Exercise requirements.
Take the records underneath and set them down exactly.

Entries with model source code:
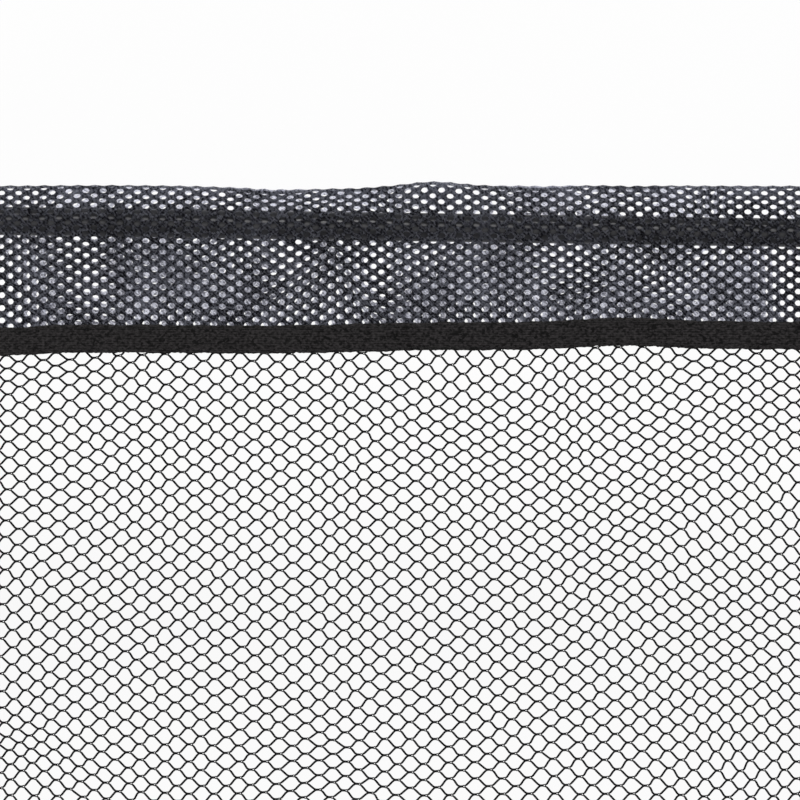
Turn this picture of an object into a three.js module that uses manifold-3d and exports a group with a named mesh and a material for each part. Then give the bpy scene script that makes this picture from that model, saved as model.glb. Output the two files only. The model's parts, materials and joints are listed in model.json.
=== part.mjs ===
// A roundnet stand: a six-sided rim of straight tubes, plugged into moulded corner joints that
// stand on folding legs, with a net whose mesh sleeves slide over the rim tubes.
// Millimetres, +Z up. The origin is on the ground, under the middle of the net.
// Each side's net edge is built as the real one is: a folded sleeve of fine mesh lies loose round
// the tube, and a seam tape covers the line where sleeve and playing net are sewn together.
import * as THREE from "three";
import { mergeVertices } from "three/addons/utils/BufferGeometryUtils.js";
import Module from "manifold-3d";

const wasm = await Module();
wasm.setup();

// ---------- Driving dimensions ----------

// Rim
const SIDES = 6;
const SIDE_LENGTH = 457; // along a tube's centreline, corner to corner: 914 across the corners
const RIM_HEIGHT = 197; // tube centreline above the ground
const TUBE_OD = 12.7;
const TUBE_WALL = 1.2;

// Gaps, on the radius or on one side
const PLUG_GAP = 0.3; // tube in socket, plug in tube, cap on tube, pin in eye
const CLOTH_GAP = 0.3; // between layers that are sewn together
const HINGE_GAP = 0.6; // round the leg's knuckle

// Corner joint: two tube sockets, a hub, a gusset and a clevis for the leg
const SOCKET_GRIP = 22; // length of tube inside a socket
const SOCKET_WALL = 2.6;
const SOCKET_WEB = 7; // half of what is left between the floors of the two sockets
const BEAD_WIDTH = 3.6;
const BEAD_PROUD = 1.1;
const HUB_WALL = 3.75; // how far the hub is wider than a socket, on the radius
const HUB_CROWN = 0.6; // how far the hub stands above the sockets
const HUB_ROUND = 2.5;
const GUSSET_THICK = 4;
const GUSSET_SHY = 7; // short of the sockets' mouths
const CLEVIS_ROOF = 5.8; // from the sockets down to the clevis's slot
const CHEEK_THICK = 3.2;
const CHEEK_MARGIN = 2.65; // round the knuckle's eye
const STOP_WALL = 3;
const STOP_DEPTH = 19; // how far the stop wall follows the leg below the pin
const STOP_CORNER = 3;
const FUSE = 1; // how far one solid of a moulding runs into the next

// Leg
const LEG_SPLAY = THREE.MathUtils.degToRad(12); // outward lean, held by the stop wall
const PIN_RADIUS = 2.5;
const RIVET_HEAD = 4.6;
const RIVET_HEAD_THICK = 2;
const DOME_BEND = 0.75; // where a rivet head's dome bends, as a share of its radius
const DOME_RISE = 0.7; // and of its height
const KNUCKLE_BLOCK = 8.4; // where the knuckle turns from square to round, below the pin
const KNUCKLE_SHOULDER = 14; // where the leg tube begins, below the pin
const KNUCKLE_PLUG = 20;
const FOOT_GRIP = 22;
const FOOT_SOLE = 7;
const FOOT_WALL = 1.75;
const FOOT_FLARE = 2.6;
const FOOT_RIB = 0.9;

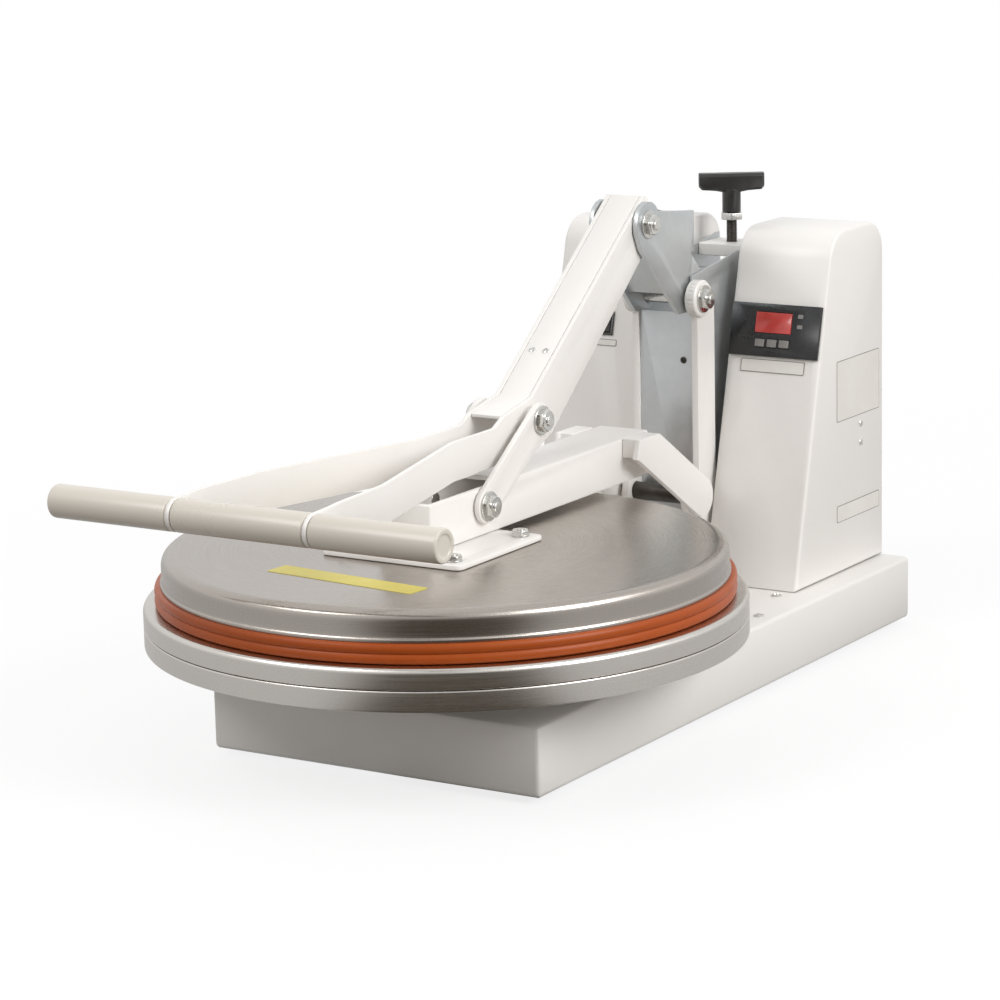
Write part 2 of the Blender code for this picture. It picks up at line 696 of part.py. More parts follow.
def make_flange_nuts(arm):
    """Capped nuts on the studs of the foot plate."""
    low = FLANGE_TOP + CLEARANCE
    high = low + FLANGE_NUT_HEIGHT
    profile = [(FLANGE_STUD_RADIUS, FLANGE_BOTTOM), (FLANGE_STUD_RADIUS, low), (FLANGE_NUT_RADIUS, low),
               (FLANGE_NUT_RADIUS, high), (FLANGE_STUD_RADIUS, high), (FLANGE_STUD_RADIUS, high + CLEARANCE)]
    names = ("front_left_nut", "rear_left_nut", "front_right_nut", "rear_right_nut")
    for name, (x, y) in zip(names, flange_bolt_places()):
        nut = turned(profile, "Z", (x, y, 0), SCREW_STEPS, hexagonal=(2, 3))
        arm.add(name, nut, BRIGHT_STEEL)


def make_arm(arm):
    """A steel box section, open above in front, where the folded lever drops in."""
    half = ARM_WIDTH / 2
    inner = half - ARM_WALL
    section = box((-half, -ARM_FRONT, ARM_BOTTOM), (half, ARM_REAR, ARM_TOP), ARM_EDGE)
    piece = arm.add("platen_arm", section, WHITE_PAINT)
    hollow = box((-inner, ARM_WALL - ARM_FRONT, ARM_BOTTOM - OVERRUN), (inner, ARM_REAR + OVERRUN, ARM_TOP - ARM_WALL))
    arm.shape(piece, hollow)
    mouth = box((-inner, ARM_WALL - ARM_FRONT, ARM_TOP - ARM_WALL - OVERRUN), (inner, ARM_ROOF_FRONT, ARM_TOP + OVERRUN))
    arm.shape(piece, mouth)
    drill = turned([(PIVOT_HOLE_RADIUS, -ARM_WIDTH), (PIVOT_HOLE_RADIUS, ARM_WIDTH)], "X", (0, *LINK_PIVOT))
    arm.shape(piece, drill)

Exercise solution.
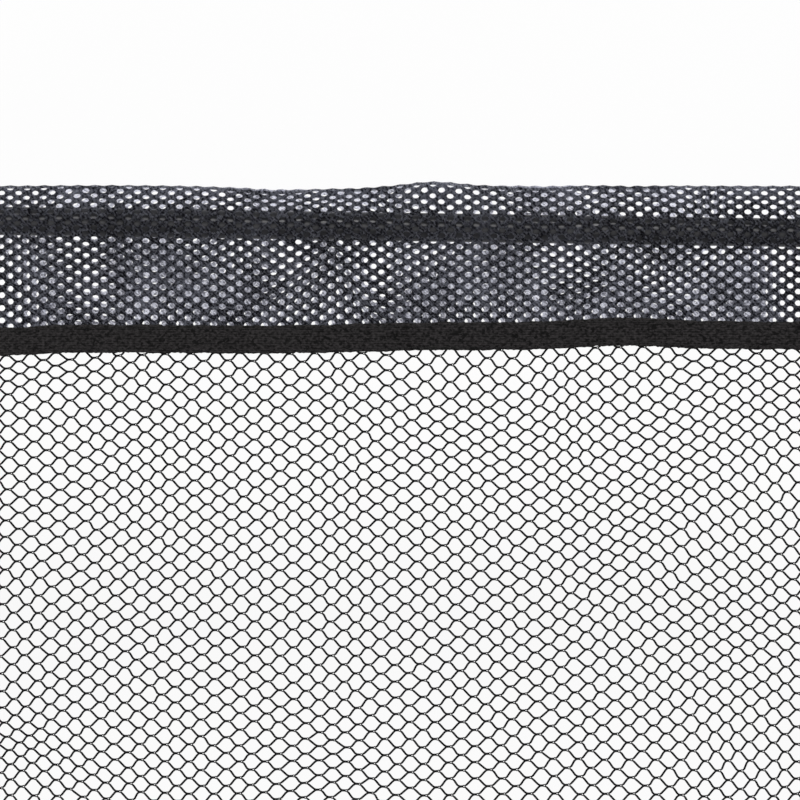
Turn this picture of an object into a three.js module that uses manifold-3d and exports a group with a named mesh and a material for each part. Then give the bpy scene script that makes this picture from that model, saved as model.glb. Output the two files only. The model's parts, materials and joints are listed in model.json.
=== part.mjs ===
// A roundnet stand: a six-sided rim of straight tubes, plugged into moulded corner joints that
// stand on folding legs, with a net whose mesh sleeves slide over the rim tubes.
// Millimetres, +Z up. The origin is on the ground, under the middle of the net.
// Each side's net edge is built as the real one is: a folded sleeve of fine mesh lies loose round
// the tube, and a seam tape covers the line where sleeve and playing net are sewn together.
import * as THREE from "three";
import { mergeVertices } from "three/addons/utils/BufferGeometryUtils.js";
import Module from "manifold-3d";

const wasm = await Module();
wasm.setup();

// ---------- Driving dimensions ----------

// Rim
const SIDES = 6;
const SIDE_LENGTH = 457; // along a tube's centreline, corner to corner: 914 across the corners
const RIM_HEIGHT = 197; // tube centreline above the ground
const TUBE_OD = 12.7;
const TUBE_WALL = 1.2;

// Gaps, on the radius or on one side
const PLUG_GAP = 0.3; // tube in socket, plug in tube, cap on tube, pin in eye
const CLOTH_GAP = 0.3; // between layers that are sewn together
const HINGE_GAP = 0.6; // round the leg's knuckle

// Corner joint: two tube sockets, a hub, a gusset and a clevis for the leg
const SOCKET_GRIP = 22; // length of tube inside a socket
const SOCKET_WALL = 2.6;
const SOCKET_WEB = 7; // half of what is left between the floors of the two sockets
const BEAD_WIDTH = 3.6;
const BEAD_PROUD = 1.1;
const HUB_WALL = 3.75; // how far the hub is wider than a socket, on the radius
const HUB_CROWN = 0.6; // how far the hub stands above the sockets
const HUB_ROUND = 2.5;
const GUSSET_THICK = 4;
const GUSSET_SHY = 7; // short of the sockets' mouths
const CLEVIS_ROOF = 5.8; // from the sockets down to the clevis's slot
const CHEEK_THICK = 3.2;
const CHEEK_MARGIN = 2.65; // round the knuckle's eye
const STOP_WALL = 3;
const STOP_DEPTH = 19; // how far the stop wall follows the leg below the pin
const STOP_CORNER = 3;
const FUSE = 1; // how far one solid of a moulding runs into the next

// Leg
const LEG_SPLAY = THREE.MathUtils.degToRad(12); // outward lean, held by the stop wall
const PIN_RADIUS = 2.5;
const RIVET_HEAD = 4.6;
const RIVET_HEAD_THICK = 2;
const DOME_BEND = 0.75; // where a rivet head's dome bends, as a share of its radius
const DOME_RISE = 0.7; // and of its height
const KNUCKLE_BLOCK = 8.4; // where the knuckle turns from square to round, below the pin
const KNUCKLE_SHOULDER = 14; // where the leg tube begins, below the pin
const KNUCKLE_PLUG = 20;
const FOOT_GRIP = 22;
const FOOT_SOLE = 7;
const FOOT_WALL = 1.75;
const FOOT_FLARE = 2.6;
const FOOT_RIB = 0.9;

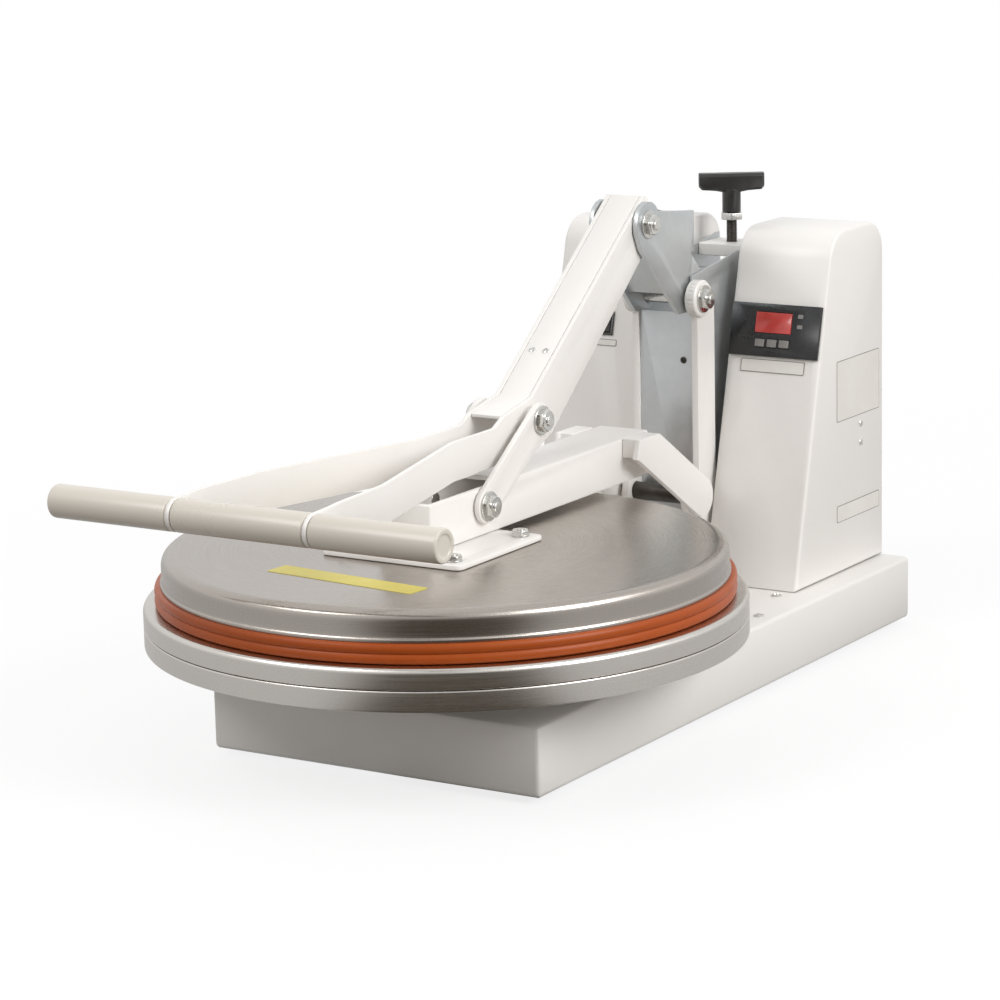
Write part 2 of the Blender code for this picture. It picks up at line 696 of part.py. More parts follow.
def make_flange_nuts(arm):
    """Capped nuts on the studs of the foot plate."""
    low = FLANGE_TOP + CLEARANCE
    high = low + FLANGE_NUT_HEIGHT
    profile = [(FLANGE_STUD_RADIUS, FLANGE_BOTTOM), (FLANGE_STUD_RADIUS, low), (FLANGE_NUT_RADIUS, low),
               (FLANGE_NUT_RADIUS, high), (FLANGE_STUD_RADIUS, high), (FLANGE_STUD_RADIUS, high + CLEARANCE)]
    names = ("front_left_nut", "rear_left_nut", "front_right_nut", "rear_right_nut")
    for name, (x, y) in zip(names, flange_bolt_places()):
        nut = turned(profile, "Z", (x, y, 0), SCREW_STEPS, hexagonal=(2, 3))
        arm.add(name, nut, BRIGHT_STEEL)


def make_arm(arm):
    """A steel box section, open above in front, where the folded lever drops in."""
    half = ARM_WIDTH / 2
    inner = half - ARM_WALL
    section = box((-half, -ARM_FRONT, ARM_BOTTOM), (half, ARM_REAR, ARM_TOP), ARM_EDGE)
    piece = arm.add("platen_arm", section, WHITE_PAINT)
    hollow = box((-inner, ARM_WALL - ARM_FRONT, ARM_BOTTOM - OVERRUN), (inner, ARM_REAR + OVERRUN, ARM_TOP - ARM_WALL))
    arm.shape(piece, hollow)
    mouth = box((-inner, ARM_WALL - ARM_FRONT, ARM_TOP - ARM_WALL - OVERRUN), (inner, ARM_ROOF_FRONT, ARM_TOP + OVERRUN))
    arm.shape(piece, mouth)
    drill = turned([(PIVOT_HOLE_RADIUS, -ARM_WIDTH), (PIVOT_HOLE_RADIUS, ARM_WIDTH)], "X", (0, *LINK_PIVOT))
    arm.shape(piece, drill)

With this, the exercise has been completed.